Allow me to be the latest in a long line of people to note this is not a good look in our straightened financial times. It’s just all wrong in the mouth.

There’s more. He was an enthusiastic proponent of Brexit and what about his climate cop out? Normally it would take a No Fly List or being called King Charles to prevent a Brit enjoying an all-expenses paid fortnight at Egypt’s £2000 a night Sharm el-Sheikh resort. But Sunak is voluntarily skipping the upcoming Cop 27 climate change conference there.
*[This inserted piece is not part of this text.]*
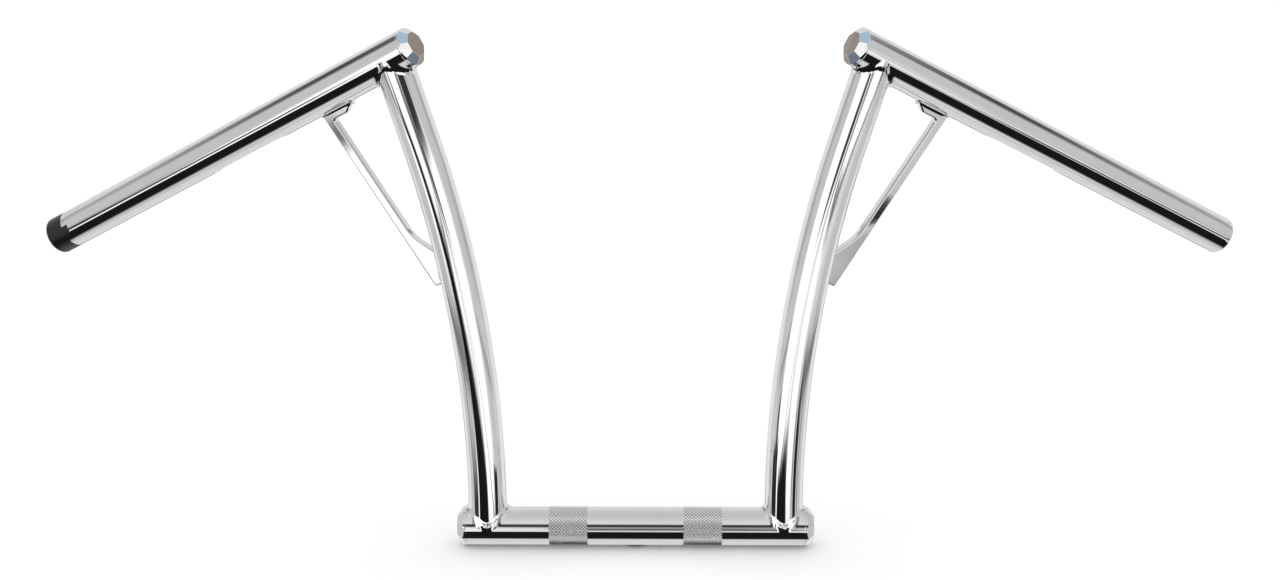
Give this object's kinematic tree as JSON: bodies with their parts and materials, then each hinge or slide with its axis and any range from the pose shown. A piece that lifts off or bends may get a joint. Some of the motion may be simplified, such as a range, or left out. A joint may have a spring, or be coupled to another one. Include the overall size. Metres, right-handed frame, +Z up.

He did show up in Glasgow last year when we had the gig – he proudly brandished a green ministerial box for the assembled photographers – but now he’s too busy, apparently. Was it that same crammed diary and groaning to-do list which also brought about the removal of Cop 26 president Alok Sharma MP from his role in Cabinet? Or climate minister Graham Stuart, who suffered the same fate? I’m pleased to see he’s keen on recycling waste, at least. How else can you explain Suella Braverman’s re-appointment as Home Secretary, just days after she resigned for a self-confessed breach of the ministerial code?

“The best and brightest don’t go into politics,” wrote American satirist PJ O’Rourke. “The best and brightest are at Goldman Sachs.”

Sunak is living proof that you can do both, though perhaps O’Rourke’s quip carries an implicit warning – perhaps the verdict on the new Prime Minister will be that he should have stayed in the City. Perhaps he’ll come to the same conclusion, and sooner rather than later. A little stiff, a little wooden, he does not seem like a natural politician even if he doesn’t do full-on weird like his predecessor. And let’s not forget that Steve Bannon also served time at Goldman Sachs before going into politics. Look how well that went.

In all likelihood, then, Sunak’s honeymoon period will be as short as his infamous, ankle-baring trousers. Still, at least he isn’t Boris Johnson. I don’t know about you, but I’m off to celebrate that solitary fact. I might even turn the thermostat up to a dizzy making 16 and pretend I’m in the Caribbean.